───── Listed entries

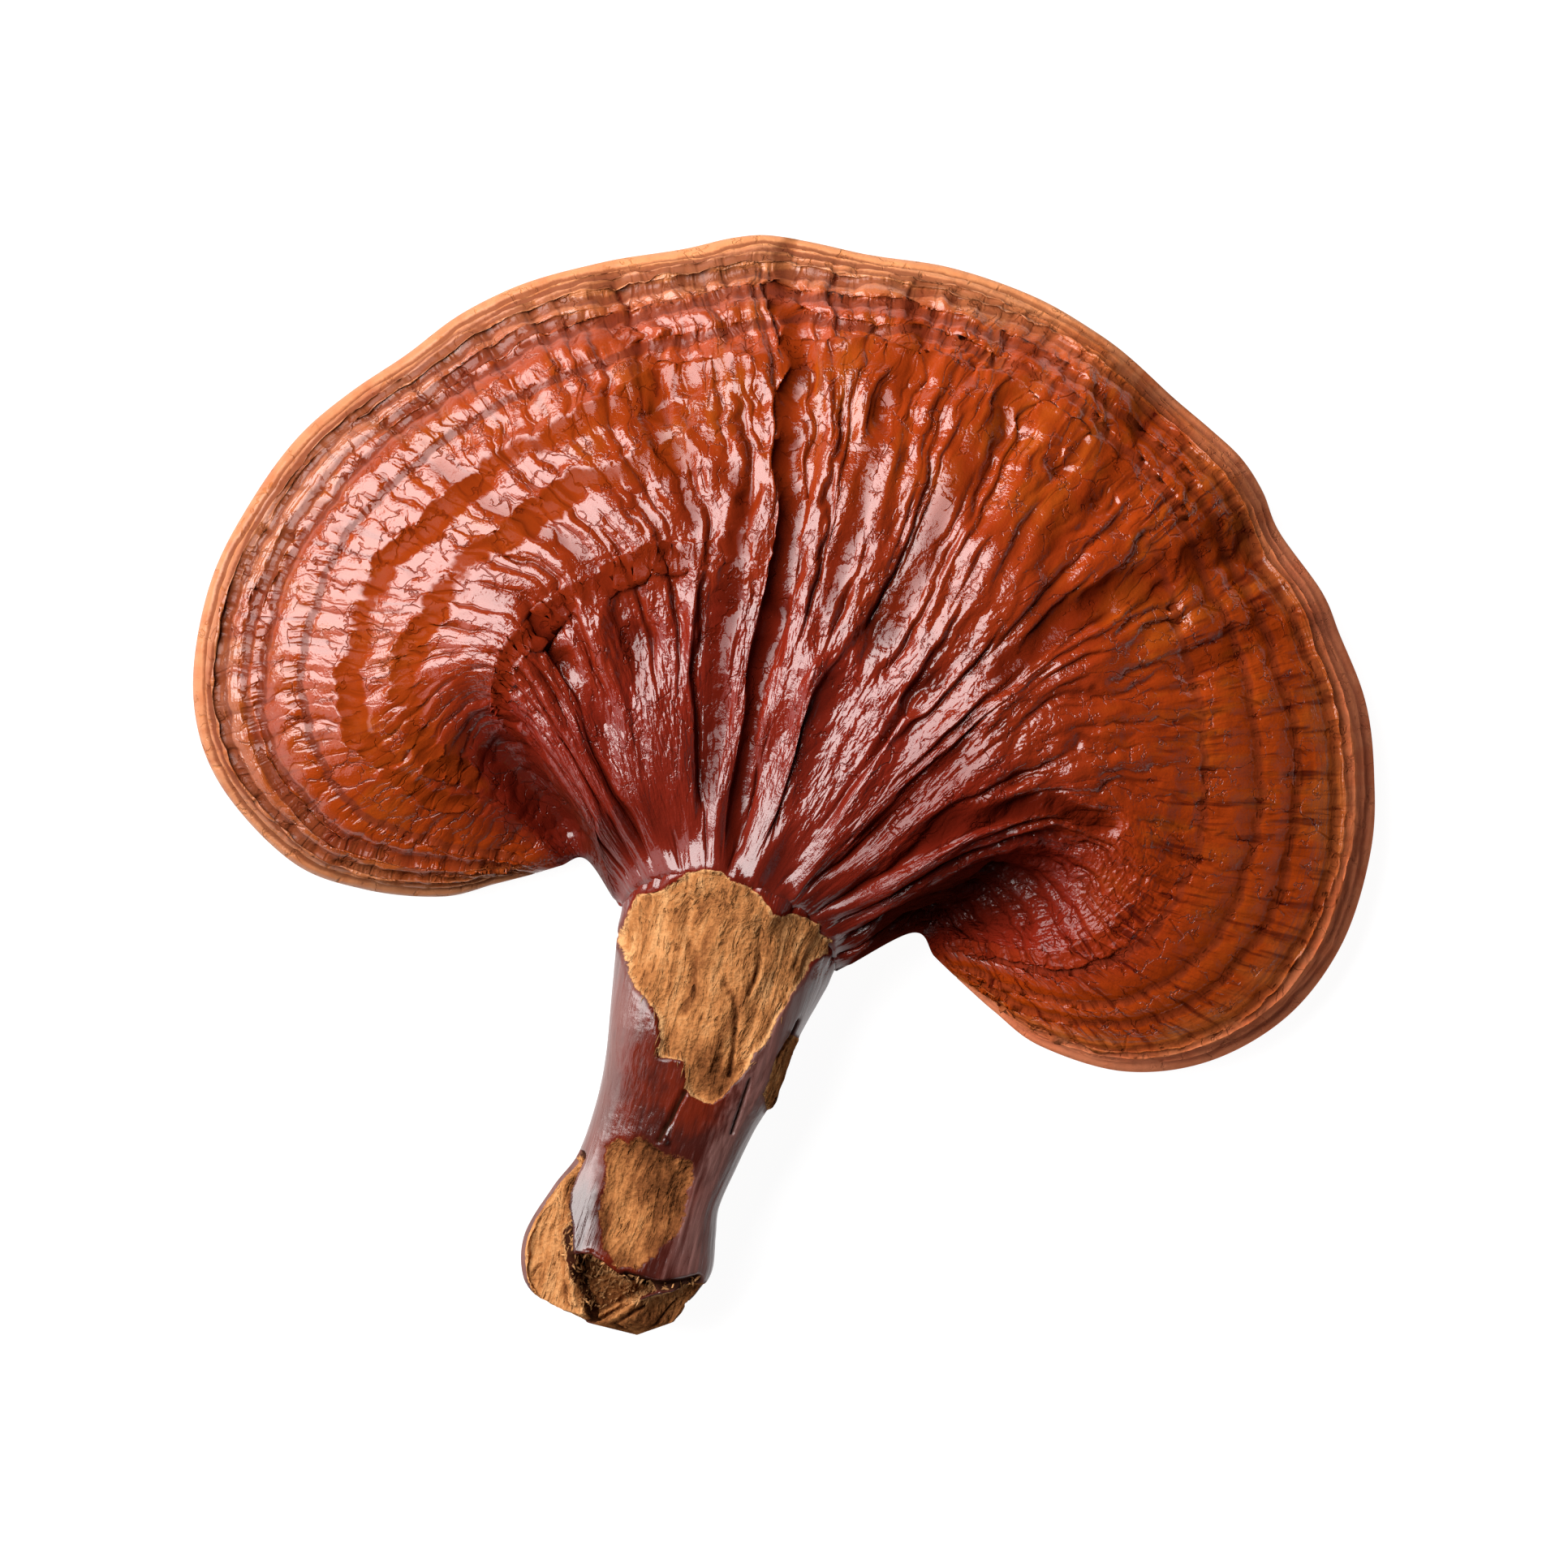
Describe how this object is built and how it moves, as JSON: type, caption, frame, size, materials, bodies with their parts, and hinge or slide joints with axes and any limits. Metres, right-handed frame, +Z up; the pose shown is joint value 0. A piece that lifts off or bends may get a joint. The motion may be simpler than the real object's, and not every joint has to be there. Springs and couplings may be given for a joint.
{
  "type": "reishi mushroom",
  "caption": "Dried bracket mushroom: a fan-shaped lacquered cap with growth furrows and a short woody side stem, lying flat on its pore face.",
  "frame": {"origin": "middle of the footprint, on the surface that the pore face rests on", "axes": "+X along the fan's long width, +Y from the foot of the stem to the far rim, +Z up from the pore face to the lacquered face"},
  "size_m": [0.1501, 0.1394, 0.0288],
  "materials": {
    "cap_crust": "hard lacquer-like crust, red-brown at the neck to orange-brown and tan at the rim, glossy",
    "stem_crust": "dark maroon crust, satin, worn through to bare tan fibrous wood in patches and at the foot"
  },
  "bodies": {
    "root": {"cap": "cap_crust", "stem": "stem_crust"}
  },
  "joints": []
}
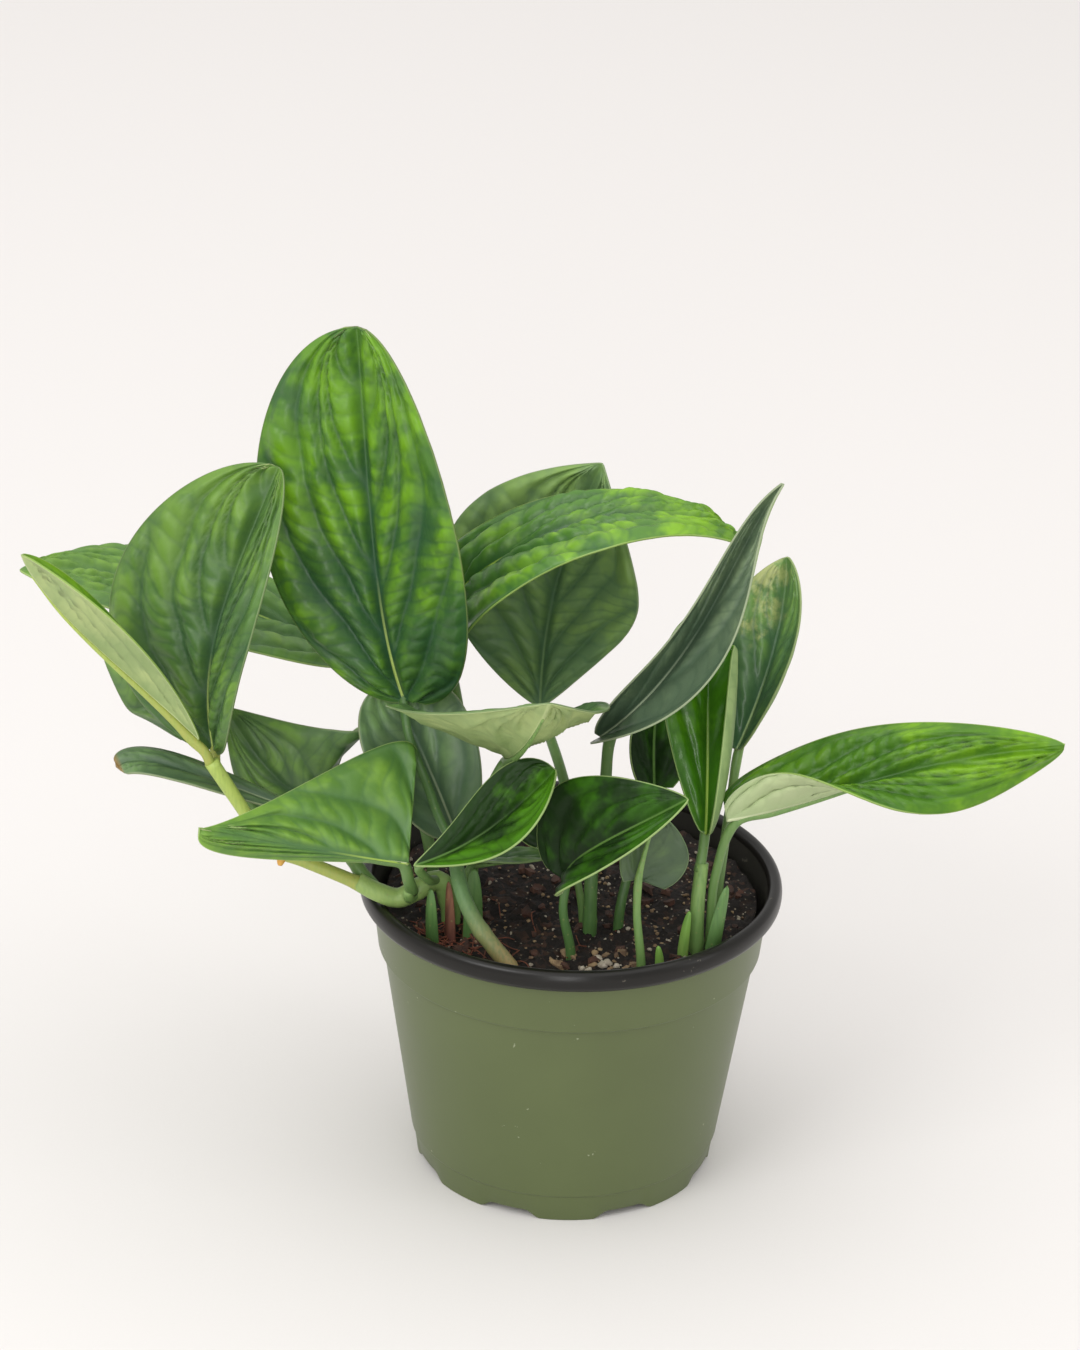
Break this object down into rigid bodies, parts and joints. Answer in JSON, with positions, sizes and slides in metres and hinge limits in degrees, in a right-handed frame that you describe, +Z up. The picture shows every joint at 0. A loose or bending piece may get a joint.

──────────

### What you are asked to do
Repeat every line of the records above exactly.

### The completed task
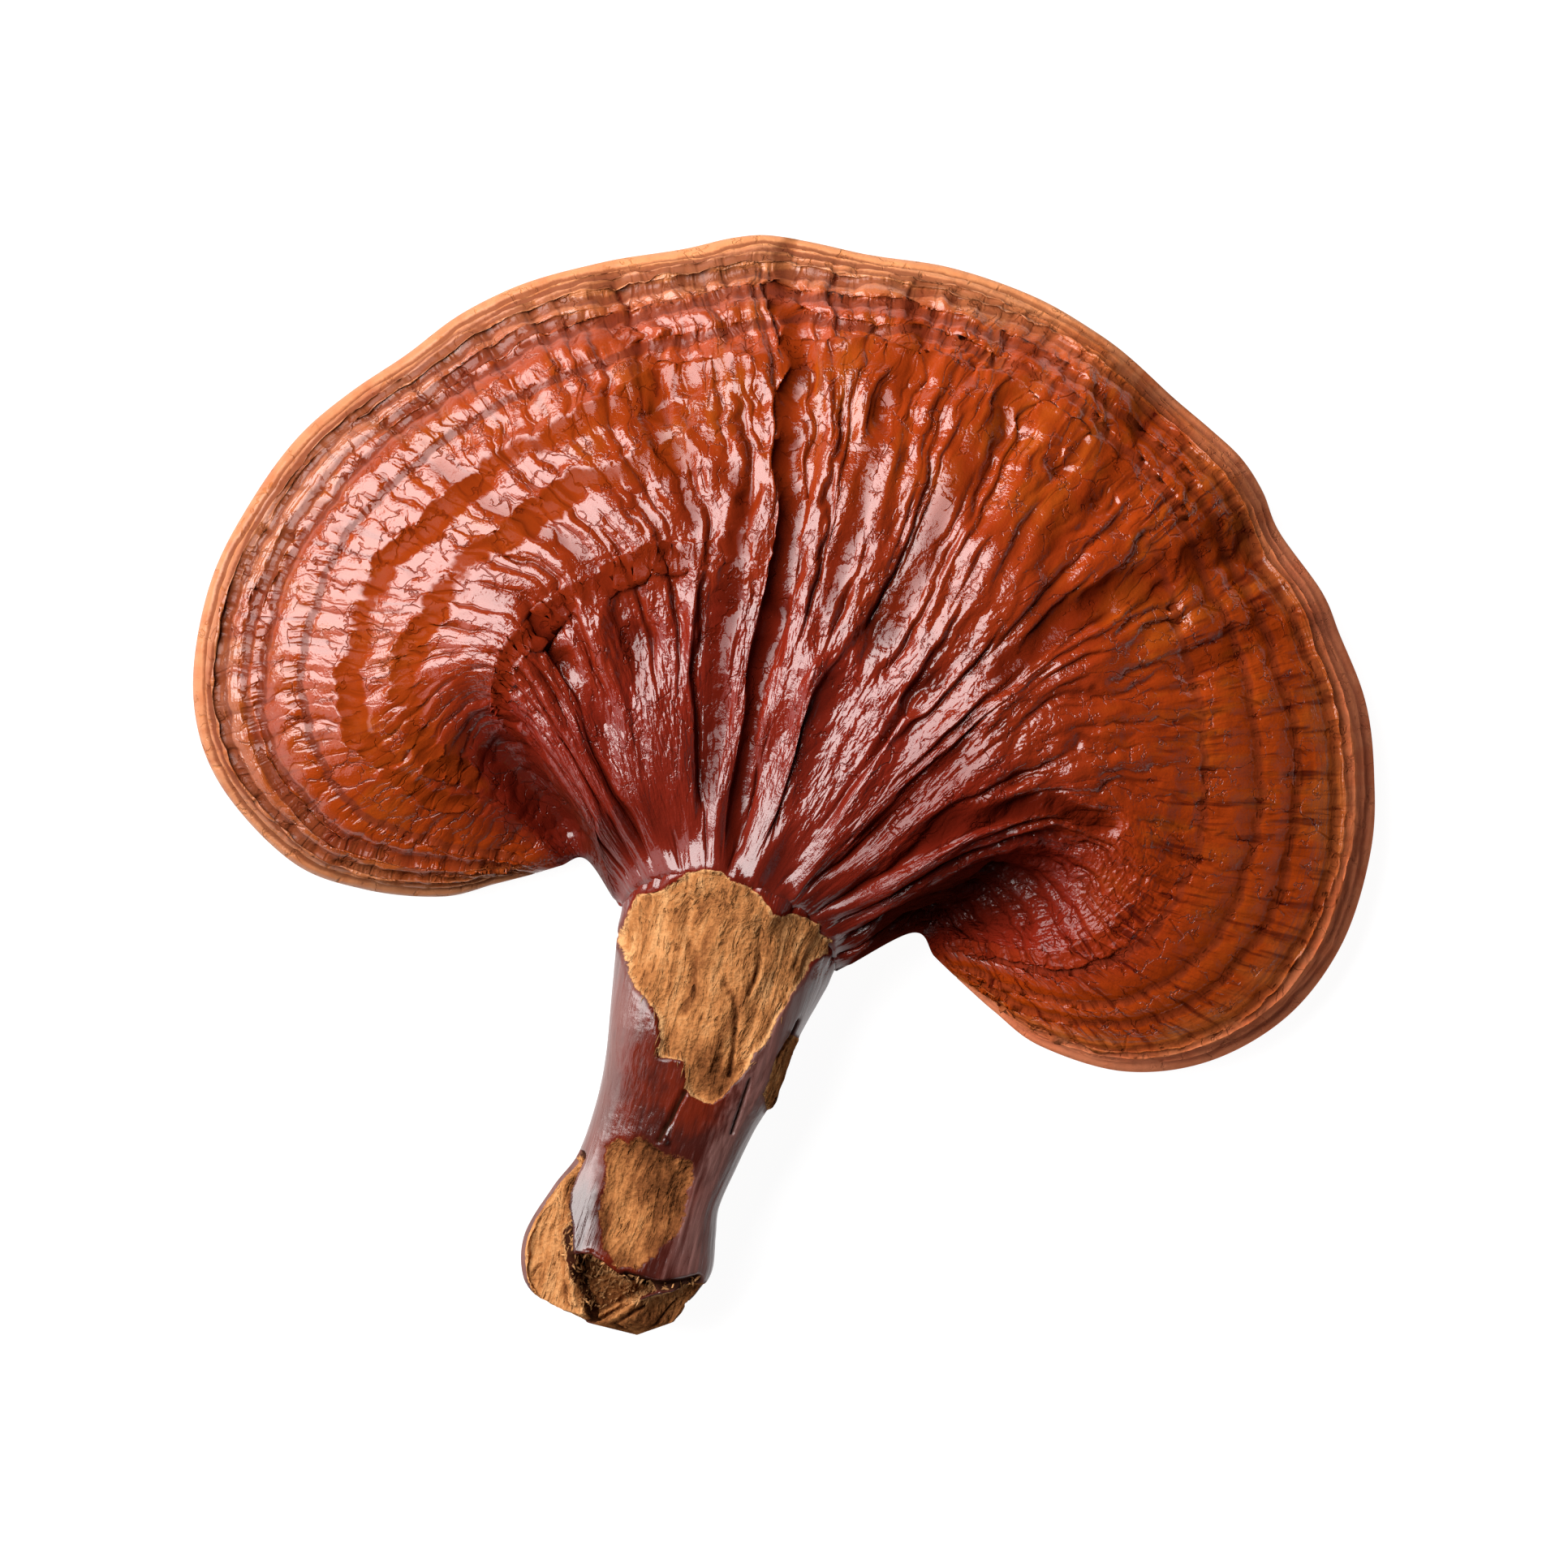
Describe how this object is built and how it moves, as JSON: type, caption, frame, size, materials, bodies with their parts, and hinge or slide joints with axes and any limits. Metres, right-handed frame, +Z up; the pose shown is joint value 0. A piece that lifts off or bends may get a joint. The motion may be simpler than the real object's, and not every joint has to be there. Springs and couplings may be given for a joint.
{
  "type": "reishi mushroom",
  "caption": "Dried bracket mushroom: a fan-shaped lacquered cap with growth furrows and a short woody side stem, lying flat on its pore face.",
  "frame": {"origin": "middle of the footprint, on the surface that the pore face rests on", "axes": "+X along the fan's long width, +Y from the foot of the stem to the far rim, +Z up from the pore face to the lacquered face"},
  "size_m": [0.1501, 0.1394, 0.0288],
  "materials": {
    "cap_crust": "hard lacquer-like crust, red-brown at the neck to orange-brown and tan at the rim, glossy",
    "stem_crust": "dark maroon crust, satin, worn through to bare tan fibrous wood in patches and at the foot"
  },
  "bodies": {
    "root": {"cap": "cap_crust", "stem": "stem_crust"}
  },
  "joints": []
}
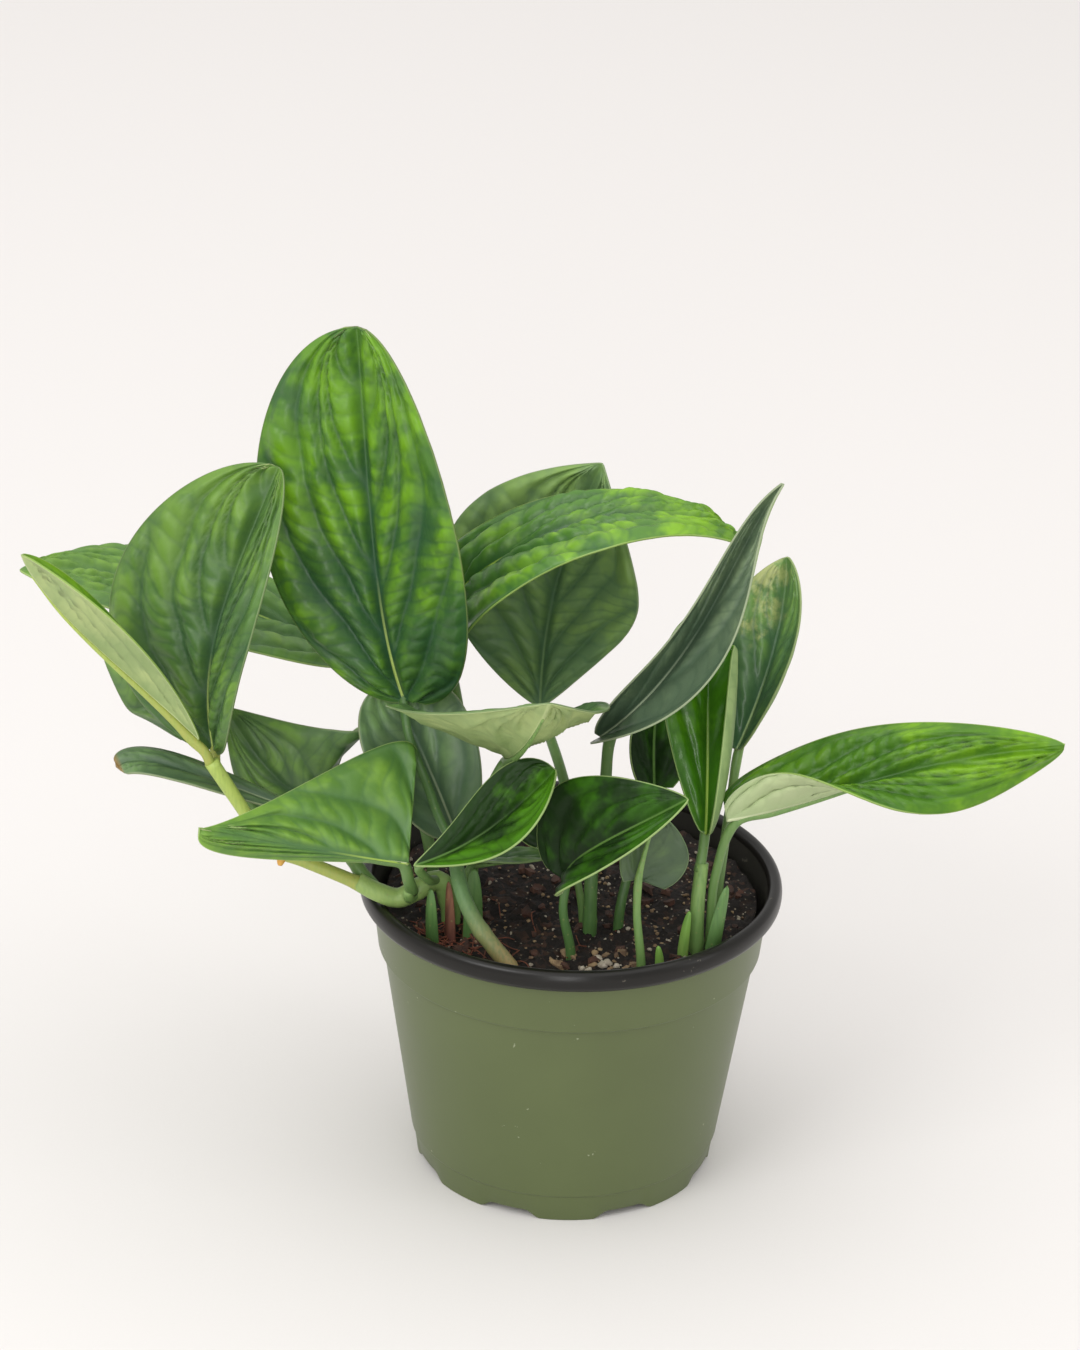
Break this object down into rigid bodies, parts and joints. Answer in JSON, with positions, sizes and slides in metres and hinge limits in degrees, in a right-handed frame that you describe, +Z up. The picture shows every joint at 0. A loose or bending piece may get a joint.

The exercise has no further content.